I refer to this as white flour, because I was raised on it. However, I know for most people white flour is bleached.I find unbleached all-purpose flour substitutes for bread flour just fine in bread machine recipes.
White wheat flour contains more nutrients than unbleached as well as more fiber. Our family uses it when making a recipe where 100% unbleached seems too doughy to us, but adding wheat seems too grainy to some of our family members (insert hubby here). It seems to add that perfect touch of firmness to otherwise doughy dough. I find a good compromise is to do a 1/3 white wheat to 2/3 unbleached in an otherwise unbleached flour recipe like pizza dough and hamburger buns.
Whole Wheat Flour is more nutrient dense than white wheat flour. I personally prefer it as I find it satisfies my hunger for longer.
My dream flour. From the research I have done the way to get the most nutrients out of bread is to grind the seeds yourself right before you make it. I have yet to try it but I bet freshly ground wheat berries would make for some seriously great bread.

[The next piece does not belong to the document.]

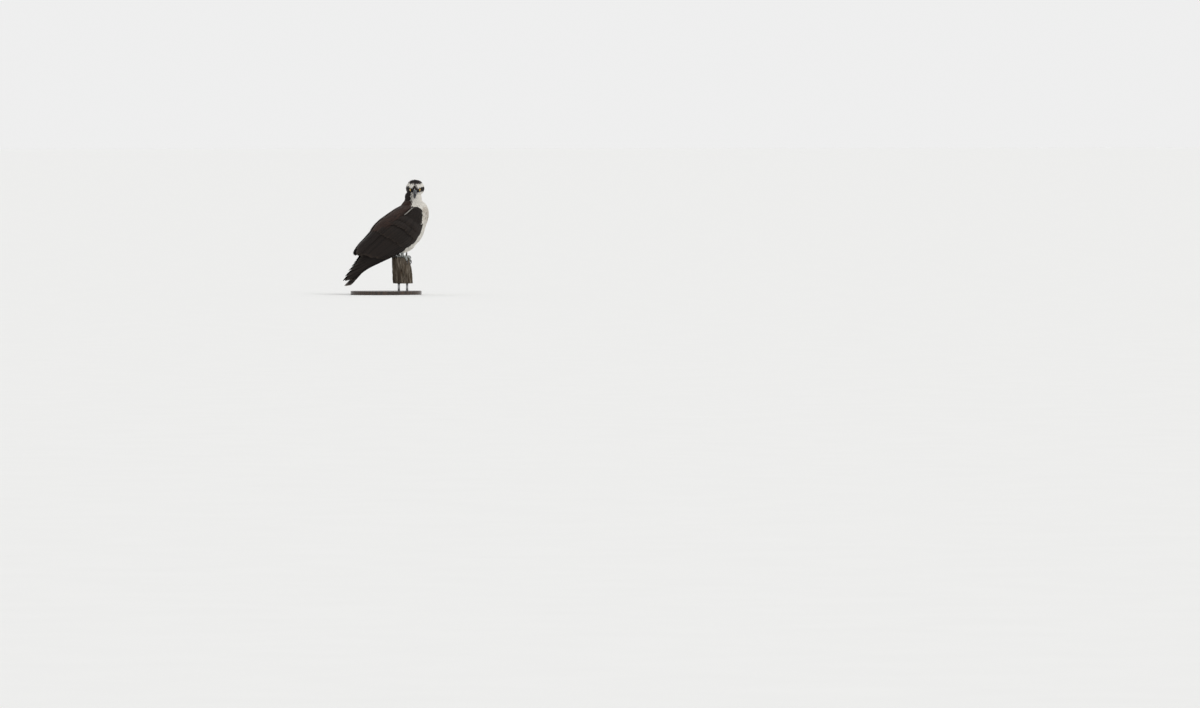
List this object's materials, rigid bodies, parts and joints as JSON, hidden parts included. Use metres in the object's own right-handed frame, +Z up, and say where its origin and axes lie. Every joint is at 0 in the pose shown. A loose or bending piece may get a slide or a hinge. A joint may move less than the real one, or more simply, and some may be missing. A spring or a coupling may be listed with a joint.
{
  "type": "osprey",
  "caption": "Life-size standing osprey with folded wings and its head turned to one side, gripping the broken top of a dead limb on an oval display stand.",
  "frame": {"origin": "centre of the bounding box at the underside of the stand's base", "axes": "+X the way the bird's body heads, +Y its left, +Z up"},
  "size_m": [0.3652, 0.2, 0.4727],
  "materials": {
    "plumage_brown": "dark brown feathers, soft sheen",
    "plumage_white": "white feathers, matte",
    "bill": "smooth dark horn",
    "eye": "wet gloss",
    "leg_skin": "pale scaled skin",
    "claw": "smooth black horn",
    "weathered_wood": "grey, furrowed and dry",
    "stand_wood": "dark satin varnish",
    "stand_steel": "brushed"
  },
  "bodies": {
    "root": {"torso": "plumage_white", "neck": "plumage_white", "head": "plumage_white", "bill_upper": "bill", "bill_lower": "bill", "tail": "plumage_brown", "perch_limb": "weathered_wood", "stand_base": "stand_wood", "stand_rod_1": "stand_steel", "stand_rod_2": "stand_steel", "eye_right": "eye", "wing_right": "plumage_brown", "thigh_right": "plumage_white", "shank_right": "leg_skin", "foot_right": "leg_skin", "claw_right_inner": "claw", "claw_right_middle": "claw", "claw_right_outer": "claw", "claw_right_hind": "claw", "eye_left": "eye", "wing_left": "plumage_brown", "thigh_left": "plumage_white", "shank_left": "leg_skin", "foot_left": "leg_skin", "claw_left_inner": "claw", "claw_left_middle": "claw", "claw_left_outer": "claw", "claw_left_hind": "claw"}
  },
  "joints": []
}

Of course to grind it I would need…
A wheat grinder. And I don’t have the hubby sold on one yet, well at least not on a brand new one now if I found one at a yard sale or on Craig’s list he might budge.
Do not buy those tiny over priced individual packets of yeast at the store (unless you live in triple coupon land and you can get them for pennies or for free) , the same stuff is in the glass jars for much less ( I use 3tsp of yeast per batch) .
In fact once you are hooked on making your own bread you are going to want to change over to buying yeast in 1lb vacuum sealed packages. I save around $60 a year on yeast buying it in these bags as opposed to the glass jars (remember I make a double batch of some type of dough almost every day of the week).
I store my yeast in the freezer as it stays more active when stored at a cool temperature. You can also put it in the fridge.
Gluten has gotten a bad rap in the press lately. You can leave it out if you wish but if you like your bread tall and fluffy, you are going to want it in your recipe. I put 1 tablespoon in those recipes that call for it and leave it out of most that don’t call for it.
Coarse Kosher salt is what you are going to want to sprinkle on your homemade pretzels. Or coat them in a bit of melted butter and then sprinkle cinnamon and sugar on top if you desire a sweet fix (1tbsp cinnamon to 2 tablespoons granulated sugar makes a great cinnamon sugar mix)
Bread Machine Supplies
If you are completely new to the world of bread machines and have yet to buy one, I suggest you buy a used one. I got both of my bread machines at yard sales one was $10 and the other was $15. They have both lasted several years so far.
Other places to look for inexpensively priced bread machines would be Craig’s list or thrift stores.
I don’t bake my bread in the bread machine I prefer to take it out shape it and then place it in my medium sized metal bread pans and allow it to rise for 30 minutes before baking.
For our pizzas we have tried a pizza stone and a metal pizza pan and have decide that since our family likes a crisp bottom to our crust we prefer a metal pan.
If you don’t already have one you are going to want a good bread knife. You do not want a poorly made knife as this tool will be used daily on your homemade bread and will make the difference between a hacked up loaf and nice and a nice and evenly sliced loaf.